» **Data listing**
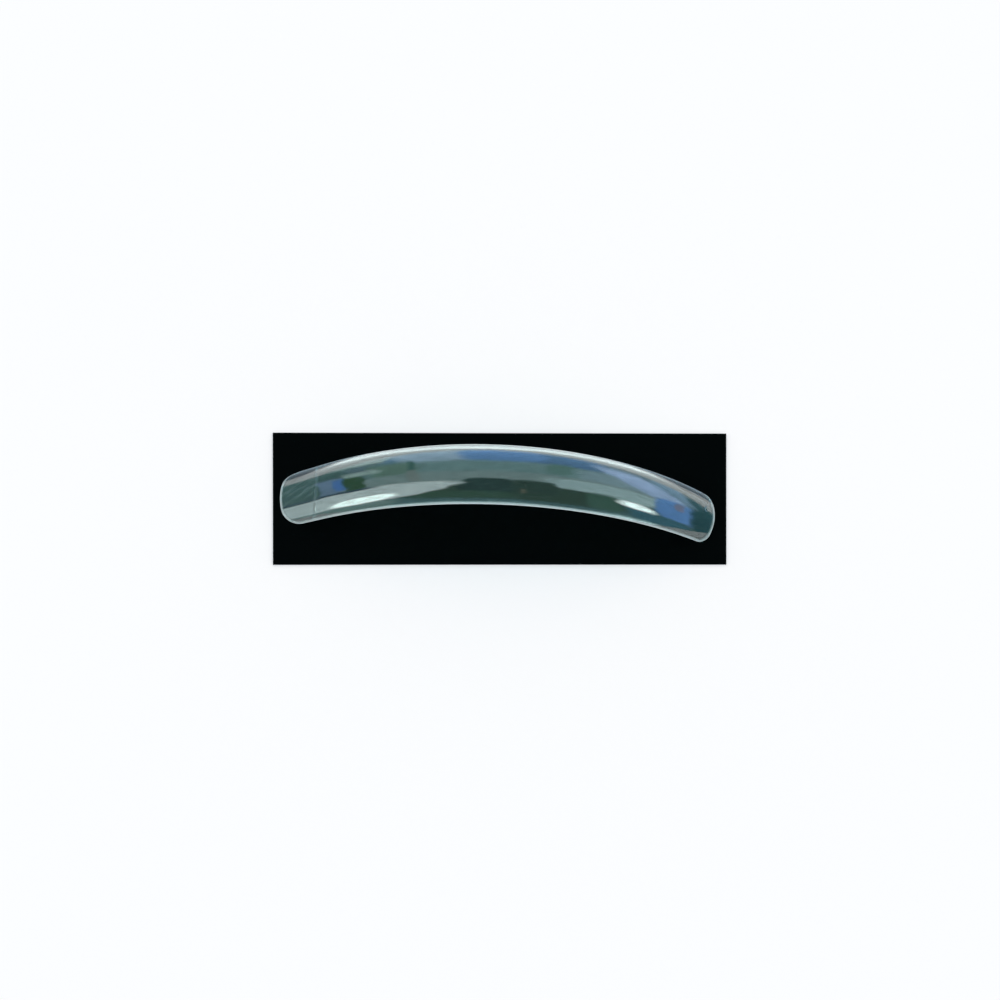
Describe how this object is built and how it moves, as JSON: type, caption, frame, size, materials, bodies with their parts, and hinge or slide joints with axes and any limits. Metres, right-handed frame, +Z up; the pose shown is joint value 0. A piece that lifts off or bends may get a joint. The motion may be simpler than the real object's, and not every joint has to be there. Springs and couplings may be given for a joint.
{
  "type": "artificial nail tip",
  "caption": "Clear, strongly arched channel of thin plastic, open underneath, with a thinner well at one end that fits over a natural nail and rounded corners.",
  "frame": {"origin": "middle of the footprint, on the surface that the tip lies on with its crown up", "axes": "+X from the cuticle end to the free edge, +Y across the tip, +Z up through the crown"},
  "size_m": [0.0638, 0.0096, 0.0135],
  "materials": {
    "clear_plastic": "water-clear polished moulded plastic with a faint cool tint, slightly frosted in the well"
  },
  "bodies": {
    "root": {"nail_tip": "clear_plastic"}
  },
  "joints": []
}
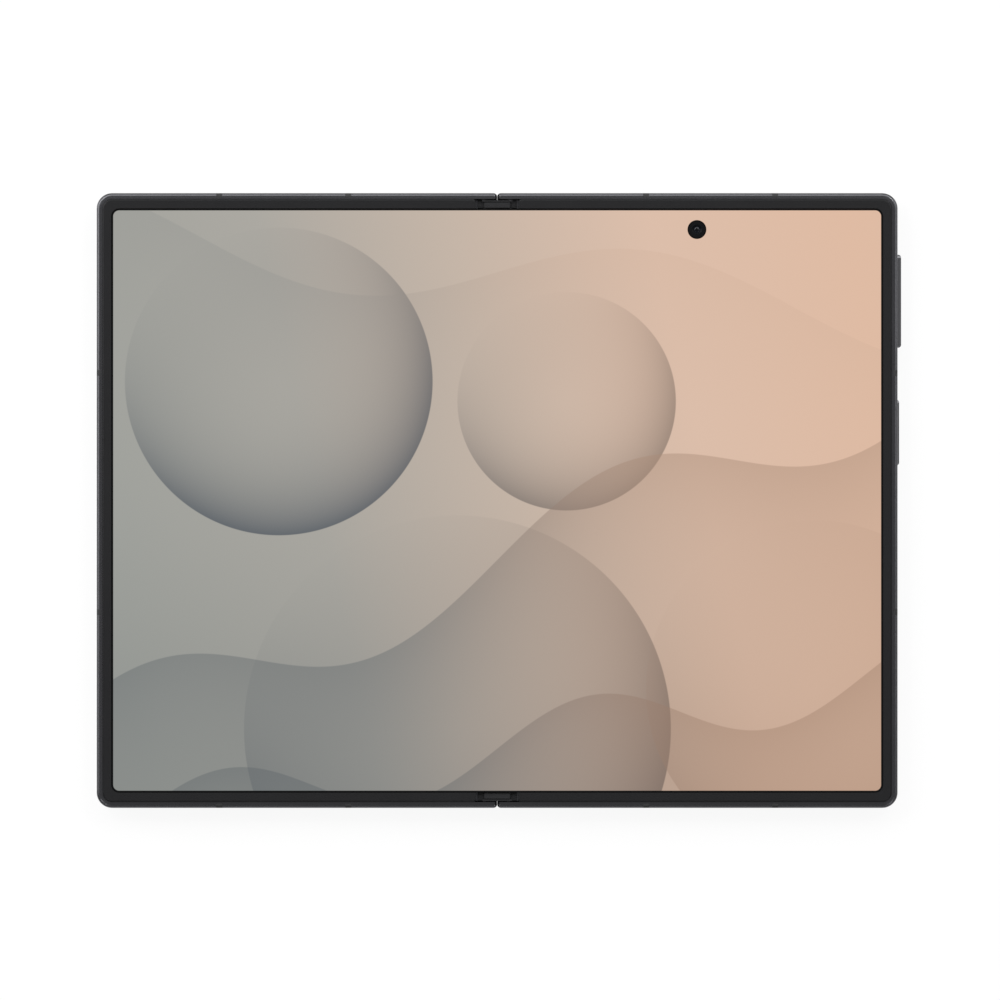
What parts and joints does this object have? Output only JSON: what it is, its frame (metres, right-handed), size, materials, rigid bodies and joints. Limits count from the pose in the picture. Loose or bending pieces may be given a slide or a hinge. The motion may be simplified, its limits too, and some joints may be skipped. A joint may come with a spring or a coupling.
{
  "type": "foldable smartphone",
  "caption": "Book-style foldable phone, opened flat: two metal-framed halves on a geared two-axis hinge, inner display, rear cameras, cover display, keys and card tray.",
  "frame": {"origin": "centre of the bounding box, at the lowest point of the rear camera rings", "axes": "+X to the right as seen on the inner display, +Y up along the fold line, +Z out of the display"},
  "size_m": [0.1622, 0.1238, 0.0063],
  "materials": {
    "frame_metal": "satin anodised graphite",
    "antenna_plastic": "fine matte",
    "bezel_rubber": "soft matte",
    "rear_glass": "frosted",
    "island_metal": "satin",
    "ring_metal": "turned, polished",
    "lens_glass": "coated, clear",
    "black_plastic": "matte",
    "flash_plastic": "ribbed clear",
    "cover_glass": "gloss",
    "panel_off": "gloss",
    "display_main": "gloss, lit picture",
    "display_cover": "gloss, lit picture",
    "display_fold": "gloss, lit picture",
    "backing_metal": "etched",
    "hinge_steel": "machined",
    "spine_metal": "satin anodised",
    "gear_steel": "sintered",
    "screw_steel": "bright",
    "flex_film": "polyimide",
    "key_metal": "satin",
    "board_green": "solder mask",
    "shield_tin": "tinned",
    "battery_foil": "matte foil",
    "coil_copper": "enamelled wire",
    "magnet_nickel": "plated"
  },
  "bodies": {
    "main_half": {"main_frame": "frame_metal", "main_antenna_bands": "antenna_plastic", "main_bezel": "bezel_rubber", "main_rear_glass": "rear_glass", "camera_island": "island_metal", "lens_rings": "ring_metal", "lens_glasses": "lens_glass", "camera_modules": "black_plastic", "flash_lens": "flash_plastic", "main_display_panel": "display_main", "selfie_camera": "black_plastic", "key_pivot_pin": "screw_steel", "main_hinge_brackets": "hinge_steel", "bracket_screws_main": "screw_steel", "key_switches": "flex_film", "usb_c_socket": "shield_tin", "mainboard": "board_green", "board_shields": "shield_tin", "board_screws": "screw_steel", "sub_board": "board_green", "main_battery": "battery_foil", "charging_coil": "coil_copper", "main_speaker": "black_plastic", "vibration_motor": "shield_tin", "closing_magnets_main": "magnet_nickel"},
    "hinge_spine": {"spine_cover": "spine_metal", "hinge_bases": "hinge_steel", "hinge_end_caps": "black_plastic", "gear_pins": "screw_steel", "fold_strip": "display_fold", "fold_backing": "backing_metal", "flex_cables": "flex_film"},
    "cover_half": {"cover_frame": "frame_metal", "cover_antenna_bands": "antenna_plastic", "cover_bezel": "bezel_rubber", "cover_glass": "cover_glass", "cover_display": "panel_off", "cover_camera": "black_plastic", "cover_display_panel": "display_cover", "cover_hinge_brackets": "hinge_steel", "bracket_screws_cover": "screw_steel", "cover_board": "board_green", "cover_battery": "battery_foil", "cover_speaker": "black_plastic", "closing_magnets_cover": "magnet_nickel", "card_reader": "shield_tin"},
    "main_sync_arm_body": {"main_sync_arm": "hinge_steel"},
    "main_idler_gear_body": {"main_idler_gear": "gear_steel"},
    "cover_idler_gear_body": {"cover_idler_gear": "gear_steel"},
    "cover_sync_arm_body": {"cover_sync_arm": "hinge_steel"},
    "volume_key_body": {"volume_key": "key_metal"},
    "side_key_body": {"side_key": "key_metal"},
    "sim_tray_body": {"sim_tray": "key_metal"}
  },
  "joints": [
    {"name": "main_fold", "type": "hinge", "parent": "hinge_spine", "child": "main_half", "pos_m": [0.0015, 0, 0.0049], "axis": [0, -1, 0], "range_deg": [0, 90], "deforming": ["fold_strip", "fold_backing", "flex_cables"]},
    {"name": "cover_fold", "type": "hinge", "parent": "hinge_spine", "child": "cover_half", "pos_m": [-0.0015, 0, 0.0049], "axis": [0, 1, 0], "range_deg": [0, 90]},
    {"name": "main_arm_turn", "type": "hinge", "parent": "hinge_spine", "child": "main_sync_arm_body", "pos_m": [0.0024, 0, 0.0038], "axis": [0, 1, 0], "range_deg": [-90, 0]},
    {"name": "main_idler_turn", "type": "hinge", "parent": "hinge_spine", "child": "main_idler_gear_body", "pos_m": [0.0008, 0, 0.0038], "axis": [0, 1, 0], "range_deg": [0, 90]},
    {"name": "cover_idler_turn", "type": "hinge", "parent": "hinge_spine", "child": "cover_idler_gear_body", "pos_m": [-0.0008, 0, 0.0038], "axis": [0, 1, 0], "range_deg": [-90, 0]},
    {"name": "cover_arm_turn", "type": "hinge", "parent": "hinge_spine", "child": "cover_sync_arm_body", "pos_m": [-0.0024, 0, 0.0038], "axis": [0, 1, 0], "range_deg": [0, 90]},
    {"name": "volume_rock", "type": "hinge", "parent": "main_half", "child": "volume_key_body", "pos_m": [0.0792, 0.0402, 0.0038], "axis": [0, 0, 1], "range_deg": [-1.2, 1.2], "stiffness_Nm_per_rad": 0.4},
    {"name": "side_key_press", "type": "slide", "parent": "main_half", "child": "side_key_body", "axis": [-1, 0, 0], "range_m": [0, 0.00025], "stiffness_N_per_m": 1500},
    {"name": "card_tray_pull", "type": "slide", "parent": "cover_half", "child": "sim_tray_body", "axis": [0, -1, 0], "range_m": [0, 0.0175]}
  ],
  "couplings": [
    {"joint": "cover_fold", "follows": "main_fold", "ratio": 1},
    {"joint": "main_arm_turn", "follows": "main_fold", "ratio": -1},
    {"joint": "main_idler_turn", "follows": "main_fold", "ratio": 1},
    {"joint": "cover_idler_turn", "follows": "main_fold", "ratio": -1},
    {"joint": "cover_arm_turn", "follows": "main_fold", "ratio": 1}
  ]
}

» **Short task**
Copy out every entry again, exactly as it was given.

» **Complete answer**
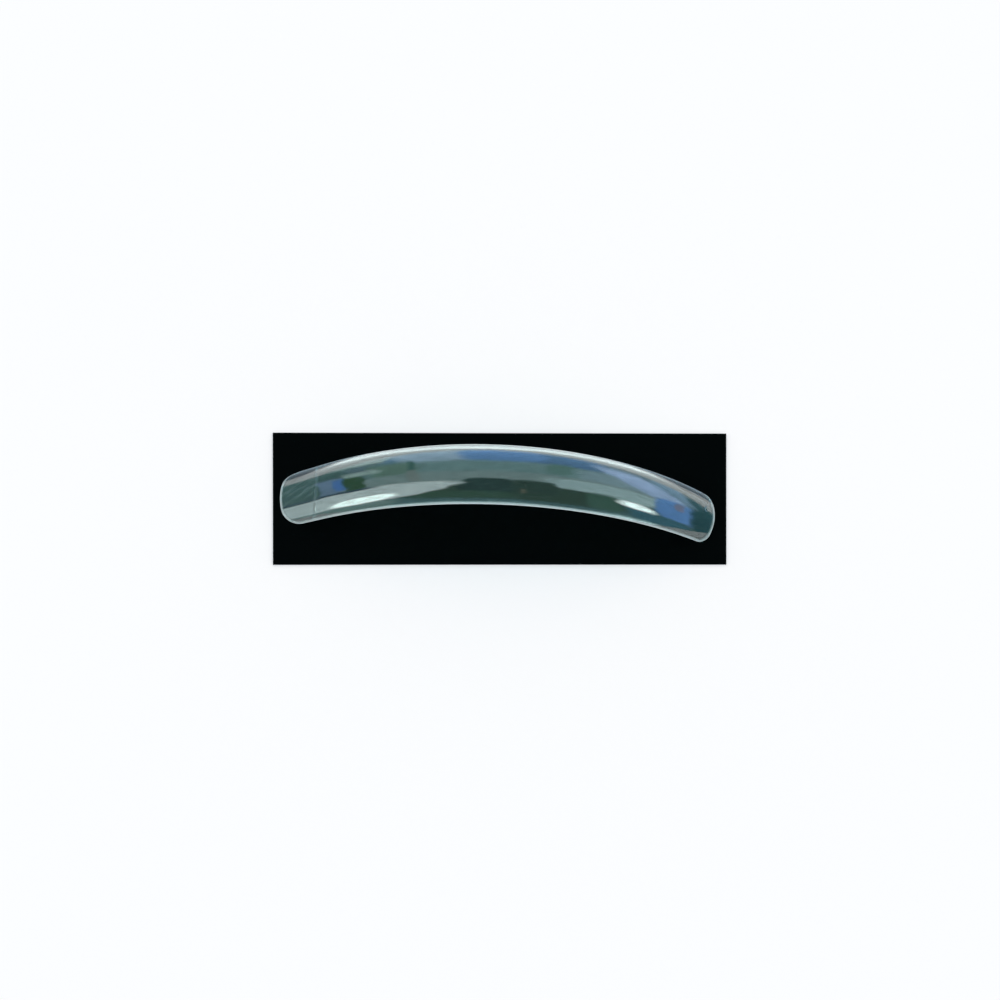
Describe how this object is built and how it moves, as JSON: type, caption, frame, size, materials, bodies with their parts, and hinge or slide joints with axes and any limits. Metres, right-handed frame, +Z up; the pose shown is joint value 0. A piece that lifts off or bends may get a joint. The motion may be simpler than the real object's, and not every joint has to be there. Springs and couplings may be given for a joint.
{
  "type": "artificial nail tip",
  "caption": "Clear, strongly arched channel of thin plastic, open underneath, with a thinner well at one end that fits over a natural nail and rounded corners.",
  "frame": {"origin": "middle of the footprint, on the surface that the tip lies on with its crown up", "axes": "+X from the cuticle end to the free edge, +Y across the tip, +Z up through the crown"},
  "size_m": [0.0638, 0.0096, 0.0135],
  "materials": {
    "clear_plastic": "water-clear polished moulded plastic with a faint cool tint, slightly frosted in the well"
  },
  "bodies": {
    "root": {"nail_tip": "clear_plastic"}
  },
  "joints": []
}
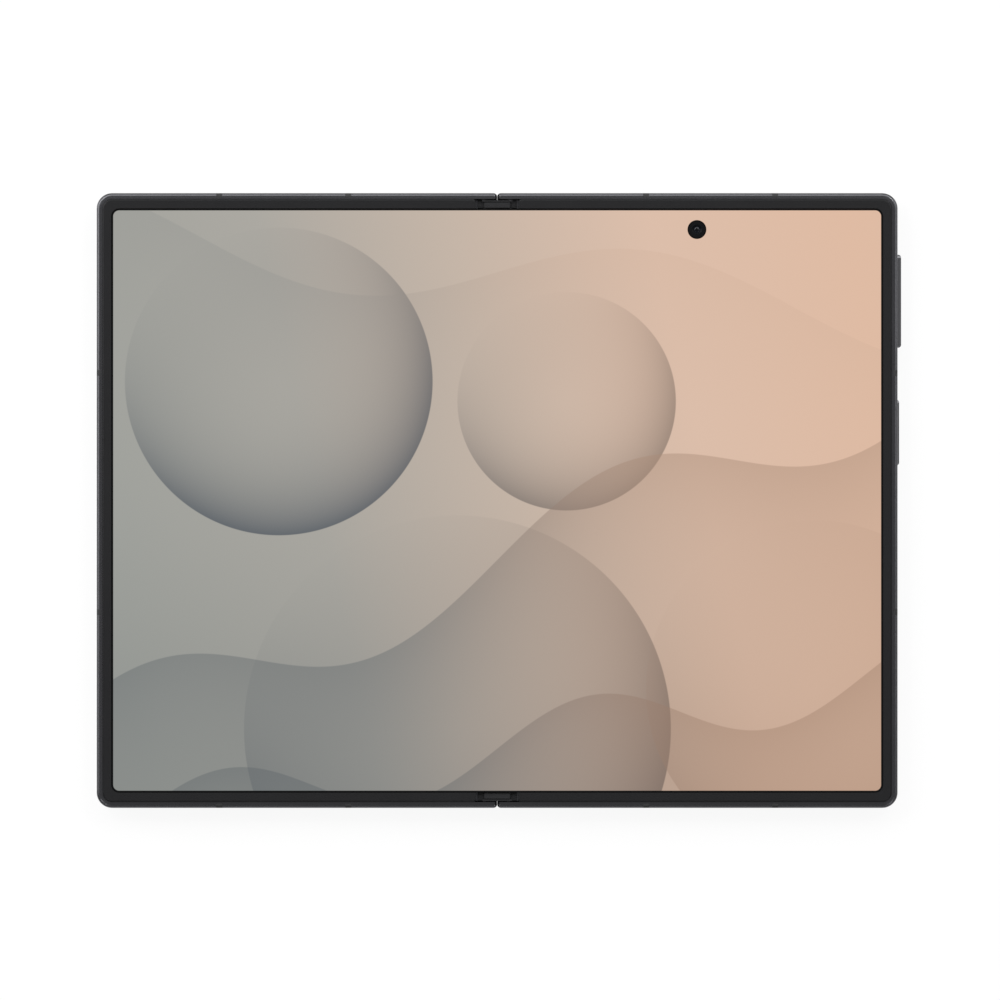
What parts and joints does this object have? Output only JSON: what it is, its frame (metres, right-handed), size, materials, rigid bodies and joints. Limits count from the pose in the picture. Loose or bending pieces may be given a slide or a hinge. The motion may be simplified, its limits too, and some joints may be skipped. A joint may come with a spring or a coupling.
{
  "type": "foldable smartphone",
  "caption": "Book-style foldable phone, opened flat: two metal-framed halves on a geared two-axis hinge, inner display, rear cameras, cover display, keys and card tray.",
  "frame": {"origin": "centre of the bounding box, at the lowest point of the rear camera rings", "axes": "+X to the right as seen on the inner display, +Y up along the fold line, +Z out of the display"},
  "size_m": [0.1622, 0.1238, 0.0063],
  "materials": {
    "frame_metal": "satin anodised graphite",
    "antenna_plastic": "fine matte",
    "bezel_rubber": "soft matte",
    "rear_glass": "frosted",
    "island_metal": "satin",
    "ring_metal": "turned, polished",
    "lens_glass": "coated, clear",
    "black_plastic": "matte",
    "flash_plastic": "ribbed clear",
    "cover_glass": "gloss",
    "panel_off": "gloss",
    "display_main": "gloss, lit picture",
    "display_cover": "gloss, lit picture",
    "display_fold": "gloss, lit picture",
    "backing_metal": "etched",
    "hinge_steel": "machined",
    "spine_metal": "satin anodised",
    "gear_steel": "sintered",
    "screw_steel": "bright",
    "flex_film": "polyimide",
    "key_metal": "satin",
    "board_green": "solder mask",
    "shield_tin": "tinned",
    "battery_foil": "matte foil",
    "coil_copper": "enamelled wire",
    "magnet_nickel": "plated"
  },
  "bodies": {
    "main_half": {"main_frame": "frame_metal", "main_antenna_bands": "antenna_plastic", "main_bezel": "bezel_rubber", "main_rear_glass": "rear_glass", "camera_island": "island_metal", "lens_rings": "ring_metal", "lens_glasses": "lens_glass", "camera_modules": "black_plastic", "flash_lens": "flash_plastic", "main_display_panel": "display_main", "selfie_camera": "black_plastic", "key_pivot_pin": "screw_steel", "main_hinge_brackets": "hinge_steel", "bracket_screws_main": "screw_steel", "key_switches": "flex_film", "usb_c_socket": "shield_tin", "mainboard": "board_green", "board_shields": "shield_tin", "board_screws": "screw_steel", "sub_board": "board_green", "main_battery": "battery_foil", "charging_coil": "coil_copper", "main_speaker": "black_plastic", "vibration_motor": "shield_tin", "closing_magnets_main": "magnet_nickel"},
    "hinge_spine": {"spine_cover": "spine_metal", "hinge_bases": "hinge_steel", "hinge_end_caps": "black_plastic", "gear_pins": "screw_steel", "fold_strip": "display_fold", "fold_backing": "backing_metal", "flex_cables": "flex_film"},
    "cover_half": {"cover_frame": "frame_metal", "cover_antenna_bands": "antenna_plastic", "cover_bezel": "bezel_rubber", "cover_glass": "cover_glass", "cover_display": "panel_off", "cover_camera": "black_plastic", "cover_display_panel": "display_cover", "cover_hinge_brackets": "hinge_steel", "bracket_screws_cover": "screw_steel", "cover_board": "board_green", "cover_battery": "battery_foil", "cover_speaker": "black_plastic", "closing_magnets_cover": "magnet_nickel", "card_reader": "shield_tin"},
    "main_sync_arm_body": {"main_sync_arm": "hinge_steel"},
    "main_idler_gear_body": {"main_idler_gear": "gear_steel"},
    "cover_idler_gear_body": {"cover_idler_gear": "gear_steel"},
    "cover_sync_arm_body": {"cover_sync_arm": "hinge_steel"},
    "volume_key_body": {"volume_key": "key_metal"},
    "side_key_body": {"side_key": "key_metal"},
    "sim_tray_body": {"sim_tray": "key_metal"}
  },
  "joints": [
    {"name": "main_fold", "type": "hinge", "parent": "hinge_spine", "child": "main_half", "pos_m": [0.0015, 0, 0.0049], "axis": [0, -1, 0], "range_deg": [0, 90], "deforming": ["fold_strip", "fold_backing", "flex_cables"]},
    {"name": "cover_fold", "type": "hinge", "parent": "hinge_spine", "child": "cover_half", "pos_m": [-0.0015, 0, 0.0049], "axis": [0, 1, 0], "range_deg": [0, 90]},
    {"name": "main_arm_turn", "type": "hinge", "parent": "hinge_spine", "child": "main_sync_arm_body", "pos_m": [0.0024, 0, 0.0038], "axis": [0, 1, 0], "range_deg": [-90, 0]},
    {"name": "main_idler_turn", "type": "hinge", "parent": "hinge_spine", "child": "main_idler_gear_body", "pos_m": [0.0008, 0, 0.0038], "axis": [0, 1, 0], "range_deg": [0, 90]},
    {"name": "cover_idler_turn", "type": "hinge", "parent": "hinge_spine", "child": "cover_idler_gear_body", "pos_m": [-0.0008, 0, 0.0038], "axis": [0, 1, 0], "range_deg": [-90, 0]},
    {"name": "cover_arm_turn", "type": "hinge", "parent": "hinge_spine", "child": "cover_sync_arm_body", "pos_m": [-0.0024, 0, 0.0038], "axis": [0, 1, 0], "range_deg": [0, 90]},
    {"name": "volume_rock", "type": "hinge", "parent": "main_half", "child": "volume_key_body", "pos_m": [0.0792, 0.0402, 0.0038], "axis": [0, 0, 1], "range_deg": [-1.2, 1.2], "stiffness_Nm_per_rad": 0.4},
    {"name": "side_key_press", "type": "slide", "parent": "main_half", "child": "side_key_body", "axis": [-1, 0, 0], "range_m": [0, 0.00025], "stiffness_N_per_m": 1500},
    {"name": "card_tray_pull", "type": "slide", "parent": "cover_half", "child": "sim_tray_body", "axis": [0, -1, 0], "range_m": [0, 0.0175]}
  ],
  "couplings": [
    {"joint": "cover_fold", "follows": "main_fold", "ratio": 1},
    {"joint": "main_arm_turn", "follows": "main_fold", "ratio": -1},
    {"joint": "main_idler_turn", "follows": "main_fold", "ratio": 1},
    {"joint": "cover_idler_turn", "follows": "main_fold", "ratio": -1},
    {"joint": "cover_arm_turn", "follows": "main_fold", "ratio": 1}
  ]
}